La natura e la potenza del bene vengono così al tempo stesso manifestate e nascoste attraverso la messa in chiaro di tre suoi differenti aspetti- il bello, la misura e la verità- che devono essergli attribuiti come a un che di unico; si ripropongono così, anche a questo livello, i problemi connessi alla dialettica dell'uno e dei molti.
l'unità del bene si manifesta per altro nel suo essere causa della giusta misura in ogni buona mescolanza, rendendo evidente come proprio la misura risulti essere la caratteristica decisiva.
La forte accentuazione di questa dimensione del bene come misura costituisce un chiaro rinvio alla riflessione protologica svolta in apertura, dove era stato sottolineato con forza il ruolo centrale del limite come causa di quella "generazione verso l'essere" rappresentata dal misto, ossia come causa dell'intera realtà principiata.

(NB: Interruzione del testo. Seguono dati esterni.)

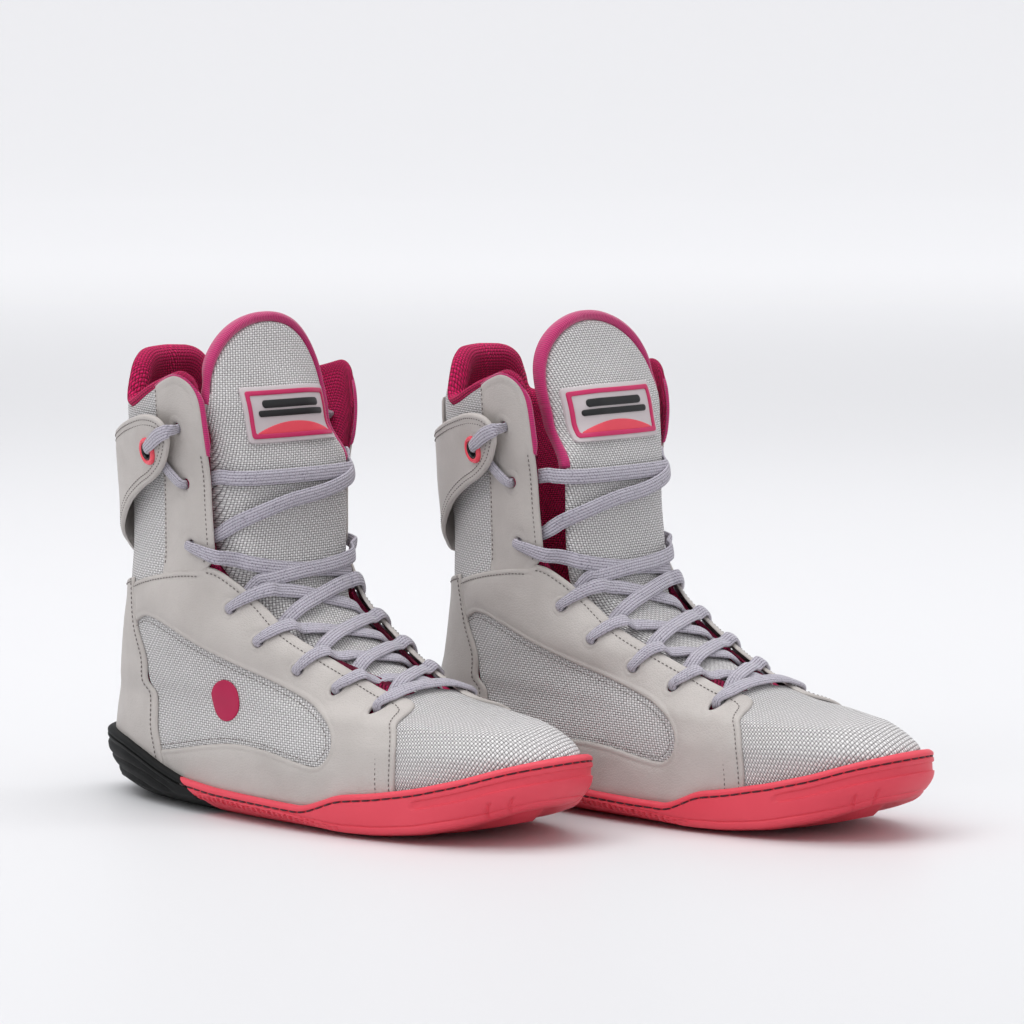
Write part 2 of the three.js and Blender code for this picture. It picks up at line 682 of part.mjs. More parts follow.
function laceParts(add, highSide) {
  const route = laceRoute(highSide);
  add('lace', laceTube(route), materials.lace);
  add('aglet_medial', aglet(route), materials.stiffener);
  add('aglet_lateral', aglet(reversed(route)), materials.stiffener);
}

function sideMark(add) {
  const { centre, radius, thickness, lift } = sideMarkPlace;
  const disc = new THREE.CylinderGeometry(radius, radius, thickness, 20);
  add('side_mark', alongNormal(disc, centre, 1, mesh[0] + lift), materials.motif);
}

function buildBoot(boot, highSide) {
  const parts = new THREE.Group();
  const mirror = boot === 'right' ? -1 : 1;
  const add = (name, solid, material) => {
    const clean = solid.simplify(smallestEdge);
    const placed = mirror < 0 ? clean.mirror([0, 1, 0]) : clean;
    const node = new THREE.Mesh(toGeometry(placed), material);
    node.name = `${boot}_${name}`;
    parts.add(node);
  };
  soleParts(add);
  upperParts(add);
  strapParts(add);
  tongueParts(add);
  laceParts(add, highSide);
  sideMark(add);
  return parts;
}

// ---------------------------------------------------------------- the pair

const rightBoot = buildBoot('right', 1);
rightBoot.position.set(0, -bootSpacing / 2, 0);

const leftBoot = buildBoot('left', -1);
leftBoot.position.set(leftBootForward, bootSpacing / 2, 0);
leftBoot.rotation.z = THREE.MathUtils.degToRad(leftBootTurn);

const group = new THREE.Group();
group.add(rightBoot, leftBoot);

const box = new THREE.Box3().setFromObject(group, true);
const middle = box.getCenter(new THREE.Vector3());
group.position.set(-middle.x, -middle.y, -box.min.z);

export default group;
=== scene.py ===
"""Looks of a pair of laced boxing boots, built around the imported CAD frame.

Each boot is worked out in its own frame in millimetres: x runs forward from the back of the heel, z up from
the floor, and y is positive on the lateral (outer) side. Boot.world() carries points to the row frame.
"""

import json
import math

import bpy
import bmesh
import numpy as np
from mathutils import Matrix, Vector
from mathutils.geometry import delaunay_2d_cdt


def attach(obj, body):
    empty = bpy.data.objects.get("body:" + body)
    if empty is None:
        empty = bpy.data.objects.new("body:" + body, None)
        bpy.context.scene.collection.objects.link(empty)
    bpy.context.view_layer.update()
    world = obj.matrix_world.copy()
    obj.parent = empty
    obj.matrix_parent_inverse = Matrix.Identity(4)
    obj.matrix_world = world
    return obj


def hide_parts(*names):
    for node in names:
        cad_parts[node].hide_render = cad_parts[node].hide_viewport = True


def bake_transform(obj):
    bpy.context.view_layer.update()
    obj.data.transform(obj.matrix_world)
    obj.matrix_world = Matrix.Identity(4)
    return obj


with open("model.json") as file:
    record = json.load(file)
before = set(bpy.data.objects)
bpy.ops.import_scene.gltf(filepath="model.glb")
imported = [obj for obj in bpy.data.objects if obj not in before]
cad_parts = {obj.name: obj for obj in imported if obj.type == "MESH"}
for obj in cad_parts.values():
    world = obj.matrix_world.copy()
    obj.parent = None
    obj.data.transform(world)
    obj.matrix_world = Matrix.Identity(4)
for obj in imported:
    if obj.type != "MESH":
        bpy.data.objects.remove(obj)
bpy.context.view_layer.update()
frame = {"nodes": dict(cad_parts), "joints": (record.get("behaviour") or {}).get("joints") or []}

# ---------------------------------------------------------------- the skin all shells of the upper follow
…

In virtù di questa stretta connessione fra dimensione ontologica e assiologica, il Filebo è uno dei dialoghi su cui hanno insistito gli interpreti legati alla " scuola di Tubinga", nel tentativo di accreditare un paradigma interpretativo basata sull'utilizzo delle testimonianze indirette relative alle cosiddette "dottrine non scritte".